Rhyming Scheme for Poem 1: 
ABAB
CDCD
EFEF
GH
Rhyming Scheme for Poem 2: 
ABAB
CDCD
EFEF
GH
Rhyming Scheme for Poem 3: 
ABAA
CDCD
EAEF
GG


##### Poem 1 and Poem 2: (ABAB CDCD EFEF GH)
* Both deviate in the final rhyming couplet, ending with GH instead of the required GG.
##### Poem 3: (ABAA CDCD EAEF GG)
* Deviates significantly by breaking the rhyme pattern in the first quatrain (ABAA) and altering the third quatrain (EAEF). However, it maintains the correct final rhyming couplet (GG).

These deviations suggest that while the poems attempt structural similarity to a Shakespearean sonnet, they fail to fully conform to its rhyme scheme.

#### Finding the Syllable Counts

In [121]:
cmu_dict = cmudict.dict()

def count_syllables(word):
    """
    Count syllables for a given word using the CMU Pronouncing Dictionary.
    """
    word = word.lower()
    if word in cmu_dict:
        return min([len([y for y in x if y[-1].isdigit()]) for x in cmu_dict[word]])
    return 1  

def analyze_syllable_counts(poem):
    """
    Analyze the syllable count for each line in the poem.
    """
    syllable_counts = [sum(count_syllables(word) for word in re.findall(r'\w+', line)) for line in poem]
    return syllable_counts

all_syllable_counts = [analyze_syllable_counts(poem) for poem in poem_list]

for idx, syllable_count in enumerate(all_syllable_counts):
    print(f"Poem {idx + 1} syllable counts: {syllable_count}")

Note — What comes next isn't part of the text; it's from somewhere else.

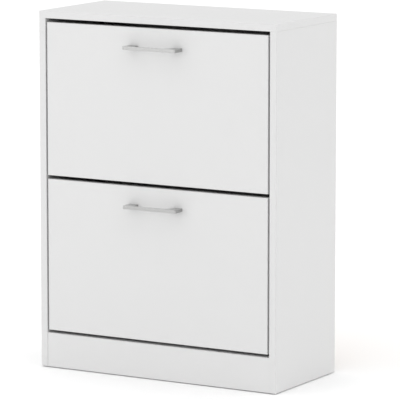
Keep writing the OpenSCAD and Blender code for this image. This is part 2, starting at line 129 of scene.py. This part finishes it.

Poem 1 syllable counts: [10, 10, 10, 9, 10, 11, 10, 10, 10, 9, 10, 10, 10, 12]
Poem 2 syllable counts: [10, 10, 10, 9, 10, 10, 10, 10, 10, 10, 9, 10, 10, 12]
Poem 3 syllable counts: [9, 10, 9, 10, 9, 10, 11, 10, 10, 9, 10, 10, 11, 10]


##### Poem 1:
* The majority of the lines adhere to the required 10-syllable structure of a Shakespearean sonnet.
* However, there are deviations: Lines 4 (9 syllables), 6 (11 syllables), and 14 (12 syllables).
##### Poem 2:
* This poem also follows the 10-syllable requirement for most lines.
* Deviations occur in Lines 4 (9 syllables), 11 (9 syllables), and 14 (12 syllables).
##### Poem 3:
* The syllable counts are more inconsistent compared to Poem 1 and Poem 2.
* Deviations occur in Lines 1 (9 syllables), 3 (9 syllables), 5 (9 syllables), 7 (11 syllables), 10 (9 syllables), and 13 (11 syllables).